L’Analyse en Fréquence est au contraire une méthode numérique qui permet de manière assez intuitive et pratique d’identifier des résonances et d’estimer leur amplitude. Nous allons l’appliquer à quatre sources de lumière : le Projet SOLEIL, l’ESRF, Super-ACO et l’ALS. Pour chacune de ces machines, nous calculerons des cartes en fréquence ainsi que les ouvertures dynamiques associées. Les résultats seront présentés soit pour une modélisation purement théorique, soit pour une machine en fonctionnement (cf. résultats expérimentaux, chapitres sur l’ALS et Super-ACO). Nous montrerons la grande sensibilité de la dynamique aux réglages magnétiques.

Par soucis de clarification, je tiens à dire que ces deux approches sont complémentaires. La théorie des perturbations a été introduite à une époque où les gros ordinateurs n’existaient pas. Elle a permis et permet encore d’obtenir des formules analytiques relativement simples utilisées pour améliorer le réglage d’un accélérateur et comprendre sa dynamique (e.g. glissement des nombres d’ondes avec l’amplitude, déformation de l’espace des phases, largeur des résonances). Cette méthode ne fonctionne plus si le système est trop perturbé. Elle est moins précise que les intégrateurs numériques pour déterminer les équations du mouvement. La seconde approche repose sur les outils numériques. Elle permet une détermination précise de la trajectoire d’une particule (intégrateurs, codes de tracking) aussi bien pour un régime faiblement que fortement perturbé. Son inconvénient majeur est d’être une « boîte noire » qui fournit peu d’informations pour une compréhension théorique du mouvement nonlinéaire (approche qualitative).

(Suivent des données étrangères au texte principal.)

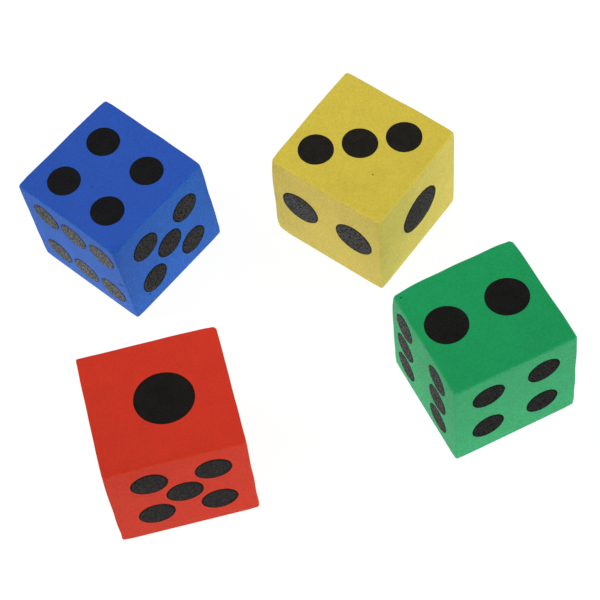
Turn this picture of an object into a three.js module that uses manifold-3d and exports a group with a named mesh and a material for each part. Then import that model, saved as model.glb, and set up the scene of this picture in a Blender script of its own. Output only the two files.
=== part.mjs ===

Pour l’ensemble des résultats qui vont être présentés, nous ne prenons en compte que la dynamique transverse en négligeant le mouvement longitudinal. Ce choix est justifié dans la mesure où le nombre d’ondes longitudinal νs  est très faible devant les nombres d’ondes transverses : par exemple pour SOLEIL, la fréquence longitudinale est νs = 0.006  et les nombres d’ondes sont νx=18.28  et νy = 8.38  .

La majorité des cartes en noir et blanc du corps du mémoire sont reproduites en couleur en annexe B.